Pope Francis’ focus on the environment is keeping in tune with his namesake ‘St Francis of Assisi,’ the patron saint of ecology.
He showed the world “just how inseparable the bond is between concern for nature, justice for the poor, commitment to society, and interior peace” wrote Francis in Laudato Si.
If American Catholics and wealthy politicians are made uncomfortable by Francis’ focus on the environment and discourse that sounds far too socialist for those operating in the cradle of ‘unjust economic structures’, his message has been embraced by leftist figures in the U.S.
Former U.S. Democratic presidential contender, and current senator, Bernie Sanders released a statement after the pope’s congressional address that read,
“Pope Francis is clearly one of the most important religious and moral leaders not only in the world today but in modern history. He forces us to address some of the major issues facing humanity: war, income and wealth inequality, poverty, unemployment, greed, the death penalty and other issues that too many prefer to ignore.”
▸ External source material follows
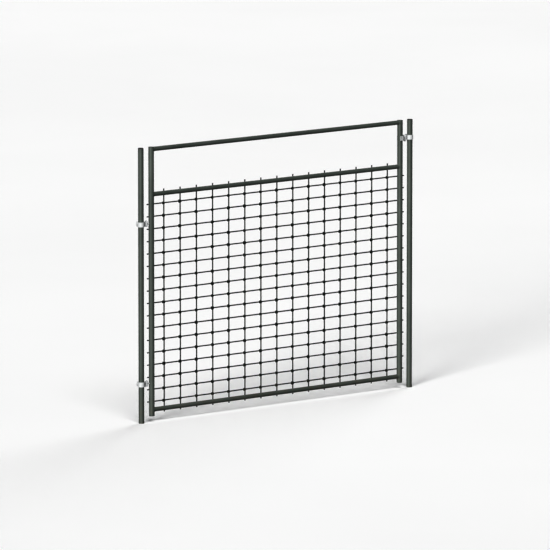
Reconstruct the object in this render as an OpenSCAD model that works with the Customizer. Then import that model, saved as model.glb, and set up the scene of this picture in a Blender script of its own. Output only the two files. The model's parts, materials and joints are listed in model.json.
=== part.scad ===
// Walk-through gate for electric livestock netting.
//
// Two tubular ground posts stand in the soil. A welded tubular leaf with a wire panel hangs between
// them on two clamped hinges, and a swinging strap on the other post holds the leaf shut.
//
// Millimetres. Z is up and z = 0 is the ground. The hinge post's axis is the Z axis. The leaf runs
// toward +X to the latch post. The walking side that the leaf opens toward is -Y.

/* [Posts] */

// Distance between the axes of the two ground posts
post_spacing = 1654; // [900:1:3000]
// Height of the posts above the ground, caps included
post_height = 1333; // [900:1:1800]
// Outer diameter of a ground post
post_d = 26.9; // [20:0.1:42]
// Wall thickness of a ground post
post_wall = 2; // [1.5:0.1:3.5]
// Diameter of the ground spike under each post
spike_d = 14; // [10:0.5:18]
// Length of the spike's plain round part
spike_length = 240; // [120:5:400]
// Length of the spike's tapered point
spike_point = 40; // [20:1:80]
// Width of the flat at the spike's tip
spike_tip_d = 4; // [2:0.5:8]
// Thickness of the collar that stops the post at the ground
spike_collar_t = 3; // [2:0.5:6]
// Length of the spike's plug inside the tube
spike_plug = 40; // [15:1:80]

/* [Leaf frame] */

// Clear gap between a post and the stile beside it
side_gap = 35.1; // [34:0.1:60]
// Outer diameter of a stile
stile_d = 26.9; // [20:0.1:42]
// Wall thickness of a stile
stile_wall = 2; // [1.5:0.1:3.5]
// Outer diameter of a rail
rail_d = 21.3; // [16:0.1:32]
// Wall thickness of a rail
rail_wall = 2; // [1.5:0.1:3]
// Height of the stiles' lower ends above the ground
leaf_clearance = 29; // [15:1:150]
// Distance from the stiles' lower ends up to the bottom rail's axis
bottom_rail_rise = 31; // [20:1:150]
// Distance between the axes of the top rail and the middle rail
window_pitch = 218; // [100:1:400]
// Thickness of the plate welded on top of each stile
top_plate_t = 2; // [1:0.5:4]

/* [Wire panel] */

// Diameter of a panel wire
wire_d = 6; // [3:0.1:8]
// Number of vertical wires
vertical_count = 15; // [5:1:30]
// Number of horizontal wires
horizontal_count = 17; // [5:1:30]
// Distance from the hinge stile's axis to the first vertical wire
panel_left = 85.4; // [40:0.1:150]
// Distance from the last vertical wire to the latch stile's axis
panel_right = 68.4; // [40:0.1:150]
// Distance from the bottom rail's axis up to the lowest horizontal wire
panel_low = 35; // [20:0.1:60]
// Distance from the highest horizontal wire up to the middle rail's axis
panel_high = 50.6; // [20:0.1:80]
// Length that a horizontal wire runs past the hinge stile's axis
over_left = 11.5; // [5:0.5:25]
// Clear gap between the horizontal wires' ends and the latch post
over_right_gap = 9.5; // [5:0.5:30]
// Length that a vertical wire runs past a rail's axis
over_rail = 19.5; // [12:0.5:30]
// Depth that a resistance weld sinks one wire into its neighbour
weld_sink = 0.2; // [0.1:0.05:0.5]
// How far a weld bead between a wire and a stile stands out past the wire's sides
bead_lip = 0.8; // [0.3:0.1:2]
// Gap between a stile's back and the horizontal wires, filled by the beads
bead_gap = 2.8; // [1.5:0.1:5]

/* [Clamps] */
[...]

The pope further highlighted his message on his U.S. trip by shunning the formal state lunch with his congressional hosts after his speech, to instead dine with the homeless and give blessings at a Washington D.C. soup kitchen.
“Pope Francis makes the world a better place by advocating for the poor and reminding us of the importance of charity. But Catholic charity relies entirely on pursuits of profits the pope characterizes as a cause of poverty,” says Laugesen about Francis’ anti-capitalist comments to policy makers.
“Pope Francis is a brilliant, kind and loving man who, as Christ’s vicar on earth, cares about every man, woman and child. Alas, he is not an economist.”
Risso says there is no difference in the teaching of the Bergoglio he knew and the pope of today, only a change of audience.
“He just preached the gospel – just a simple preacher, but it’s the Pope speaking to the U.N. and the U.S.”
And, in a difficult time, to the world.
“His way of being present – I think that changes the church,” says Risso.
“He is with the people, as simple as that, like Jesus, there with the people, with the suffering ones.”